Abstract

Waterlogging on croplands has been a known problem for a long time, leading to adverse social, physical, economic and environmental issues. To better solve the problem, the complicated plant-soil-water dynamics system needs to be better understood. The challenge is to simulate the interactions between the components in the systems. There are models that simulate plant-soil-water system but either run the processes independently leading to inaccuracy or has high invasiveness of using integrated models. This paper presents a tightly coupled model, DayCent-MODFLOW, that links a 3D ground-water flow (MODFLOW) model and a 1D agroecosystem model (DayCent). DayCent is responsible for plant-soil-water dynamic in the root zone, whereas MODFLOW simulates head and groundwater flow in the saturated zone of the aquifer. DayCent passes deep percolation from the soil profile to the water table and, under conditions of waterlogging in which the water table is within the soil profile, DayCent soil hydrologic processes are constrained by the presence of the water table simulated by MODFLOW. The coupling is achieved by adopting a parallel inter-process communication technique MPI (Message Passing Interface). The model is applied to a waterlogged agricultural area (22 km2) in northern Colorado, USA and tested against groundwater head and rates of evapotranspiration (ET).
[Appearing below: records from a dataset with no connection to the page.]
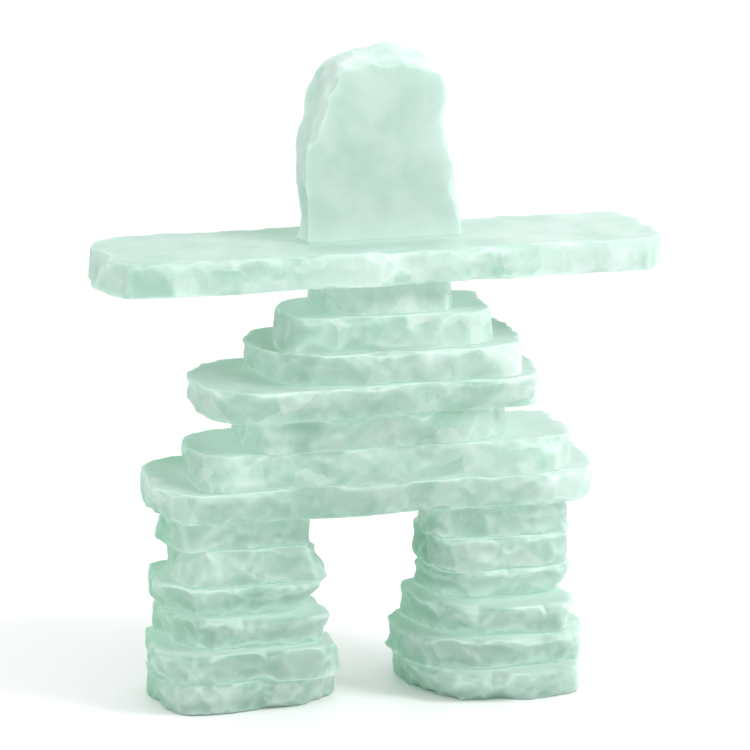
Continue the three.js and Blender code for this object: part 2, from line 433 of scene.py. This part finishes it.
# The flat sides of the solid in a node, as directions and how far out each lies.
def sawn_sides(node):
    facing, corners, outline = sawn_slab(node)
    ring = spaced_ring(outline, OUTLINE_PITCH, 0)
    edges = np.roll(ring, -1, axis=0) - ring
    outward = unit(np.column_stack([edges[:, 1], -edges[:, 0], np.zeros(len(edges))]))
    outward *= np.sign(np.einsum("ck,ck->c", outward[:, :2], ring - ring.mean(axis=0)))[:, None]
    reaches = np.einsum("ck,ck->c", outward[:, :2], ring)
    reaches = np.append(reaches, [corners[:, 2].max(), -corners[:, 2].min()])
    return np.vstack([outward, UP, -UP]) @ facing, reaches


SAWN = [sawn_sides(node) for node in sorted(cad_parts)]


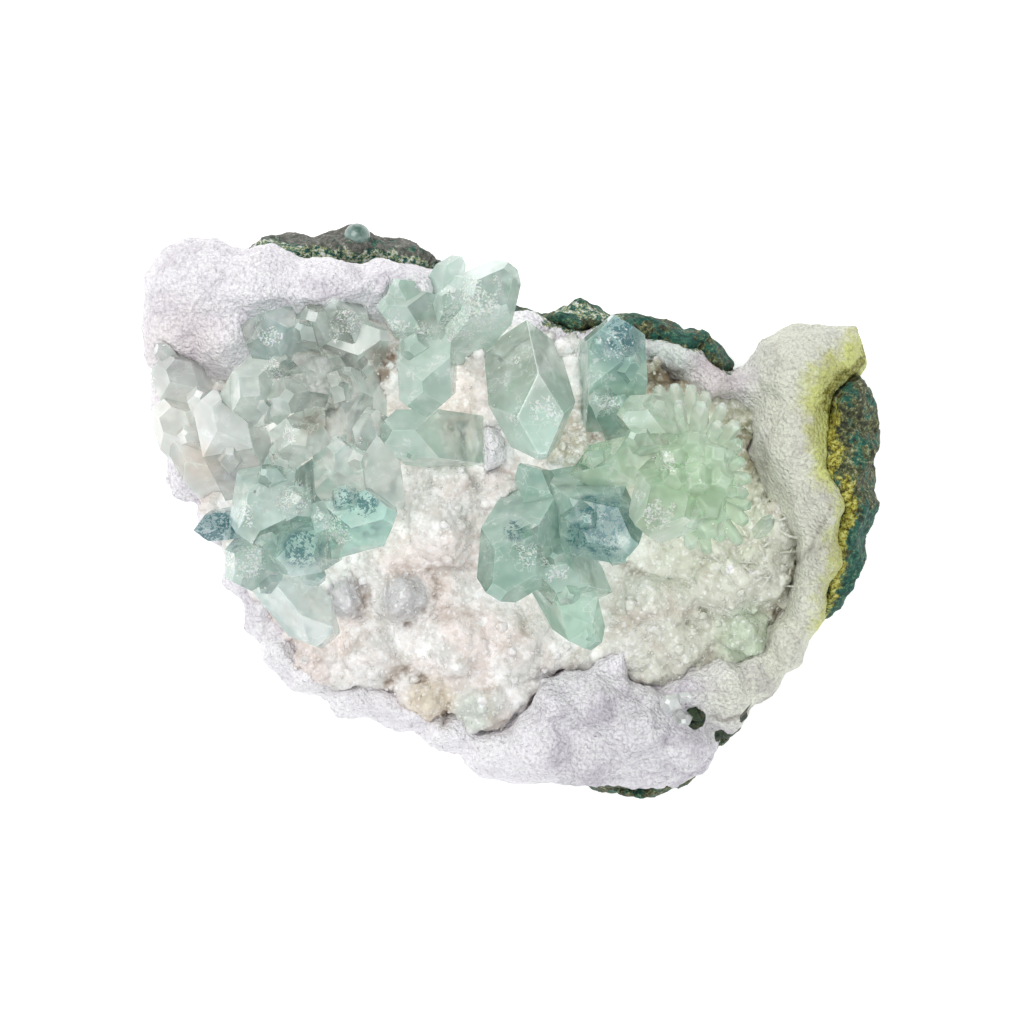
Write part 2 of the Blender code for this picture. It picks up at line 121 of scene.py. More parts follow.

The model runs in parallel with multiple processes on the largest AWS Linux server. Groundwater heads match measured heads to a reasonable degree, and ET rates match reference ET and are highly correlated with crop type. Results show the strong hydrologic interaction between the two models. Greenhouse gas emissions from soil (N2O and CH4) were also estimated by the model under the waterlogged conditions. Although the model can be used to simulate any plant-soil-aquifer system, no matter the depth of the water table, results from this study show that the model can be used to assess crop productivity, recharge, ET, and greenhouse gas emissions in areas of shallow groundwater.